Beyond teaching the Xs and Os, Cummings has worked to build a relationship with each of the wrestlers.

“It takes a lot to build that with the kids,” Cummings said. “We’re trying to make them feel comfortable where they can come tell me, I need this, or I don’t have that.”

It wasn’t that long ago Cummings was a high-school wrestler himself, and he won big.

After finishing second in the state as a sophomore, Cummings won his first state championship in 2012, giving him a chance to finish his prep career with back-to-back titles.

“My coach said congratulations you’ve won, but now you’ve got the biggest bulls-eye on your back,” Cummings said.

Despite that bulls-eye, Cummings repeated as state champion as a senior, and after high school he headed to North Dakota to join the Minot State wrestling team.

“It was a good experience, being able to travel, and wrestle, and see different parts of the country for free,” Cummings said. “We were able to go Montana, and South Dakota, and we went to Oregon, and we went to Canada and wrestled. That was a good experience, being able to go up there and pick up a lot of new things and styles. We had a lot of kids internationally on our team. We had kids from Russia, and eastern Europe, western Europe. At one point we had a kid from Africa on our team.”

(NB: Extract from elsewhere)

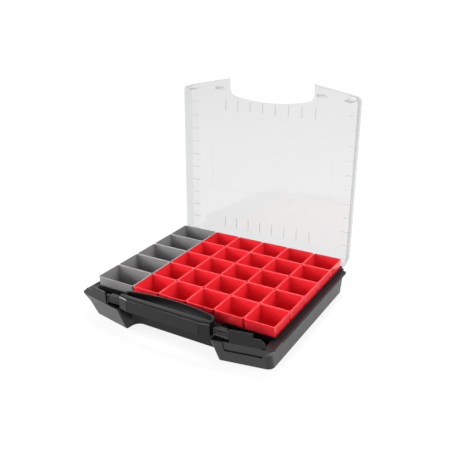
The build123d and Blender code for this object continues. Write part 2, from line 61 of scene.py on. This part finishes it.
CLEAR_TINT, CLEAR_EDGE_TINT = (0.88, 0.88, 0.88), (0.72, 0.73, 0.73)  # face-on and edge-on
CLEAR_TINT_BLEND, CLEAR_TINT_SPAN = 0.5, (0.1, 1.0)
CLEAR_SHINE_BLEND, CLEAR_ROUGHNESS, CLEAR_GLOSS_SCALE = 0.08, (0.04, 0.10), 40.0
CLEAR_WAVE_SCALE, CLEAR_WAVE_STRENGTH, CLEAR_WAVE_DEPTH = 7.0, 0.15, 0.0008

STEEL_TONE, STEEL_LIGHT_TONE, STEEL_ROUGHNESS = (0.42, 0.42, 0.43), (0.60, 0.60, 0.61), (0.22, 0.38)
SCRATCH_SCALE, SCRATCH_STRETCH = 900.0, (0.05, 1, 1)

FINISH_OF_NODE = {  # the insert boxes are named by their colour
    "base_shell": "case_plastic",
    "carry_handle": "case_plastic",
    "left_latch": "latch_plastic",
    "right_latch": "latch_plastic",
    "hinge_pins": "pin_steel",
    "lid": "clear_polycarbonate",
}


def add_camera():
    data = bpy.data.cameras.new("camera")
    data.lens = LENS
    data.clip_start, data.clip_end = CLIP
    camera = bpy.data.objects.new("camera", data)
    bpy.context.scene.collection.objects.link(camera)
    turn, lift = radians(AZIMUTH), radians(ELEVATION)
    back = Vector((sin(turn) * cos(lift), -cos(turn) * cos(lift), sin(lift)))
    facing = (-back).to_track_quat("-Z", "Y").to_matrix() @ Matrix.Rotation(radians(ROLL), 3, "Z")
    camera.matrix_world = Matrix.Translation(Vector(LOOK_AT) + back * DISTANCE) @ facing.to_4x4()
    bpy.context.scene.camera = camera


def softbox(name, place, target, size, watts):
    data = bpy.data.lights.new(name, "AREA")
    data.shape = "RECTANGLE"
    data.size, data.size_y = size
    data.energy = watts
    light = bpy.data.objects.new(name, data)
    light.location = place
    aim = Vector(target) - Vector(place)
    light.rotation_euler = aim.to_track_quat("-Z", "Y").to_euler()
    light.visible_camera = False
    bpy.context.scene.collection.objects.link(light)


def add_world():
    """White to the eye all round; light and reflections see a bright sheet behind and a dim room."""
    world = bpy.data.worlds.new("studio")
    world.use_nodes = True
    tree = world.node_tree
    room, output = tree.nodes["Background"], tree.nodes["World Output"]
    direction = tree.nodes.new("ShaderNodeTexCoord").outputs["Generated"]
    toward = tree.nodes.new("ShaderNodeVectorMath")
    toward.operation = "DOT_PRODUCT"
    toward.inputs[1].default_value = BACKDROP_SIDE
    tree.links.new(direction, toward.inputs[0])
    spread = tree.nodes.new("ShaderNodeMapRange")
    spread.interpolation_type = "SMOOTHSTEP"
    spread.inputs["From Min"].default_value, spread.inputs["From Max"].default_value = BACKDROP_EDGE
    spread.inputs["To Min"].default_value = ROOM
    spread.inputs["To Max"].default_value = BACKDROP
    tree.links.new(toward.outputs["Value"], spread.inputs["Value"])
    tree.links.new(spread.outputs["Result"], room.inputs["Strength"])
    room.inputs["Color"].default_value = WHITE
    eye = tree.nodes.new("ShaderNodeBackground")
    eye.inputs["Color"].default_value = WHITE
    eye.inputs["Strength"].default_value = SKY
    choose = tree.nodes.new("ShaderNodeMixShader")
    tree.links.new(tree.nodes.new("ShaderNodeLightPath").outputs["Is Camera Ray"], choose.inputs[0])
    tree.links.new(room.outputs[0], choose.inputs[1])
    tree.links.new(eye.outputs[0], choose.inputs[2])
    tree.links.new(choose.outputs[0], output.inputs["Surface"])
    bpy.context.scene.world = world
    bpy.context.scene.view_settings.view_transform = "Standard"


def add_floor():
    mesh = bpy.data.meshes.new("floor")
    corners = [(-1, -1), (1, -1), (1, 1), (-1, 1)]
    mesh.from_pydata([(x * FLOOR_HALF, y * FLOOR_HALF, 0) for x, y in corners], [], [(0, 1, 2, 3)])
    floor = bpy.data.objects.new("floor", mesh)
    bpy.context.scene.collection.objects.link(floor)
    floor.data.materials.append(floor_finish())


def add_studio():
    add_world()
    add_floor()
    for name, values in SOFTBOXES.items():
        softbox(name, *values)


class Finish:
    """A node material around one Principled shader, with helpers for the usual textures."""

    def __init__(self, name):
        self.material = bpy.data.materials.new(name)
        self.material.use_nodes = True
        self.tree = self.material.node_tree
        self.shader = self.tree.nodes["Principled BSDF"]
        self.output = self.tree.nodes["Material Output"]
        self.place = self.tree.nodes.new("ShaderNodeTexCoord").outputs["Object"]

    def set(self, **values):
        for name, value in values.items():
            self.shader.inputs[name.replace("_", " ").title().replace("Ior", "IOR")].default_value = value

    def link(self, source, target):
        self.tree.links.new(source, target)

    def drive(self, name, source):
        """Feeds one of the shader's inputs from a texture."""
        self.link(source, self.shader.inputs[name])

    def node(self, kind, **inputs):
        made = self.tree.nodes.new(kind)
        for name, value in inputs.items():
            made.inputs[name.replace("_", " ").title()].default_value = value
        return made

    def noise(self, scale, detail=2.0, stretch=(1, 1, 1)):
        """Noise over the object, as a 0 to 1 value."""
        mapping = self.node("ShaderNodeMapping", scale=stretch)
        self.link(self.place, mapping.inputs["Vector"])
        texture = self.node("ShaderNodeTexNoise", scale=scale, detail=detail)
        self.link(mapping.outputs["Vector"], texture.inputs["Vector"])
        return texture.outputs["Fac"]

    def ramp(self, value, low, high, start=0.3, end=0.7):
        """Spreads a 0 to 1 value between two colours."""
        ramp = self.tree.nodes.new("ShaderNodeValToRGB")
        for element, position, colour in zip(ramp.color_ramp.elements, (start, end), (low, high)):
            element.position = position
            element.color = (*colour, 1)
        self.link(value, ramp.inputs["Fac"])
        return ramp.outputs["Color"]

    def span(self, value, low, high, start=0.0, end=1.0):
        """Maps a value between start and end to a range."""
        span = self.tree.nodes.new("ShaderNodeMapRange")
        span.inputs["From Min"].default_value = start
        span.inputs["From Max"].default_value = end
        span.inputs["To Min"].default_value = low
        span.inputs["To Max"].default_value = high
        self.link(value, span.inputs["Value"])
        return span.outputs["Result"]

    def bumps(self, *layers):
        """Chains (height, strength, distance) layers into the shader's normal."""
        normal = None
        for height, strength, distance in layers:
            bump = self.node("ShaderNodeBump", strength=strength, distance=distance)
            self.link(height, bump.inputs["Height"])
            if normal:
                self.link(normal, bump.inputs["Normal"])
            normal = bump.outputs["Normal"]
        self.drive("Normal", normal)


def floor_finish():
    """White paper that glows a little, and more away from the object, like a lit sweep."""
    finish = Finish("floor_paper")
    tone = finish.ramp(finish.noise(FLOOR_MOTTLE), [FLOOR_SHADE] * 3, [FLOOR_COLOUR] * 3)
    finish.drive("Base Color", tone)
    finish.set(roughness=FLOOR_ROUGHNESS, specular_ior_level=FLOOR_SHINE, emission_color=WHITE)
    radius = finish.node("ShaderNodeVectorMath")
    radius.operation = "LENGTH"
    finish.link(finish.place, radius.inputs[0])
    glow = finish.span(radius.outputs["Value"], GLOW_NEAR, GLOW_FAR, *GLOW_RADII)
    finish.drive("Emission Strength", glow)
    return finish.material


def moulded(name, colour, shade, roughness, shine, grain, grain_size):
    """Injection-moulded plastic: slow colour drift, uneven gloss, and a fine eroded grain."""
    finish = Finish(name)
    finish.drive("Base Color", finish.ramp(finish.noise(DRIFT_SCALE, detail=3.0), shade, colour))
    finish.drive("Roughness", finish.span(finish.noise(GLOSS_SCALE, detail=4.0), *roughness))
    finish.bumps(
        (finish.noise(WAVE_SCALE, detail=1.0), WAVE_STRENGTH, WAVE_DEPTH),
        (finish.noise(1 / grain_size), grain, GRAIN_DEPTH),
    )
    finish.set(ior=PLASTIC_IOR, specular_ior_level=shine)
    return finish.material


def clear_plastic(name):
    """Clear polycarbonate: passes light with a faint grey tint that deepens edge-on, under a gloss."""
    finish = Finish(name)
    edge = finish.node("ShaderNodeLayerWeight", blend=CLEAR_TINT_BLEND)
    tint = finish.ramp(edge.outputs["Facing"], CLEAR_TINT, CLEAR_EDGE_TINT, *CLEAR_TINT_SPAN)
    through = finish.tree.nodes.new("ShaderNodeBsdfTransparent")
    finish.link(tint, through.inputs["Color"])
    finish.set(base_color=WHITE, metallic=1.0)
    finish.drive("Roughness", finish.span(finish.noise(CLEAR_GLOSS_SCALE), *CLEAR_ROUGHNESS))
    finish.bumps((finish.noise(CLEAR_WAVE_SCALE, detail=1.0), CLEAR_WAVE_STRENGTH, CLEAR_WAVE_DEPTH))
    shine = finish.node("ShaderNodeLayerWeight", blend=CLEAR_SHINE_BLEND)
    mix = finish.tree.nodes.new("ShaderNodeMixShader")
    finish.link(shine.outputs["Facing"], mix.inputs[0])
    finish.link(through.outputs[0], mix.inputs[1])
    finish.link(finish.shader.outputs[0], mix.inputs[2])
    finish.link(mix.outputs[0], finish.output.inputs["Surface"])
    return finish.material


def steel(name):
    """Drawn steel wire, with fine scratches along the pin."""
    finish = Finish(name)
    scratches = finish.noise(SCRATCH_SCALE, detail=3.0, stretch=SCRATCH_STRETCH)
    finish.drive("Base Color", finish.ramp(scratches, STEEL_TONE, STEEL_LIGHT_TONE))
    finish.drive("Roughness", finish.span(scratches, *STEEL_ROUGHNESS))
    finish.set(metallic=1.0)
    return finish.material


def finish_name(node):
    for colour in ("red", "grey"):
        if node.startswith(f"{colour}_box"):
            return f"{colour}_plastic"
    return FINISH_OF_NODE[node]


def add_finishes():
    finishes = {name: moulded(name, *values) for name, values in MOULDED.items()}
    finishes["clear_polycarbonate"] = clear_plastic("clear_polycarbonate")
    finishes["pin_steel"] = steel("pin_steel")
    for name, piece in NODES.items():
        piece.data.materials.clear()
        piece.data.materials.append(finishes[finish_name(name)])


add_finishes()
add_camera()
add_studio()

Cummings like the potential of this Callaway team, particularly when football season ends and everyone is available.

Among the football players who will join the wrestling team next week is LaQuize Gilbert, who finished second at state last season.

LaDarrrious Williams, a former state placer, will also make the transition to wrestling next week.

“You’ve got those two coming up, and Jacob Miles, he didn’t wrestle last year but he’s good, and Cheeto (Lathan Patterson), he’ll be back this year,” Cummings said. “There are a lot of guys that are wanting to come out this year that have wrestled in the past. That’s the best thing with coach Adams and football. He’s able to build that connection and get those guys back.”

Among the wrestlers who have been there throughout the season is Troy Helton, and Cummings said “he’s been a good leader for a lot of the younger kids coming out. He’s trying to help us build the program. He’s a senior, and he’s been a good leader.”

Desmond Nunley has also been there every day, and Cummings has been pleased with the way he has taken some of the middle-school wrestlers under his wing.

“He’s been helping with the middle school,” Cummings said. “We’ve trying to build that middle-school program, get the numbers up. We had about 30 middle-schoolers out throughout the course of the year.”

Isaiah Shoemake, who has moved to Georgia from California, has also been a leader so far.

“He’s very impressive,” Cummings said. “He’s very knowledgeable, a hard worker. He’s willing to help everybody, all the new kids.”

When the team does reach full strength next week, the wrestlers who made the move from football to wrestling won’t have long to get into the swing of things.

Normally, there is about a month between the end of football season and the area duals, but the timeline has changed since the first football games were pushed back two weeks.

“It’s a big turnaround for a lot of them compared to what they’re used to,” Cummings said. “We’ve got about a week and a half to get ready for area duals.”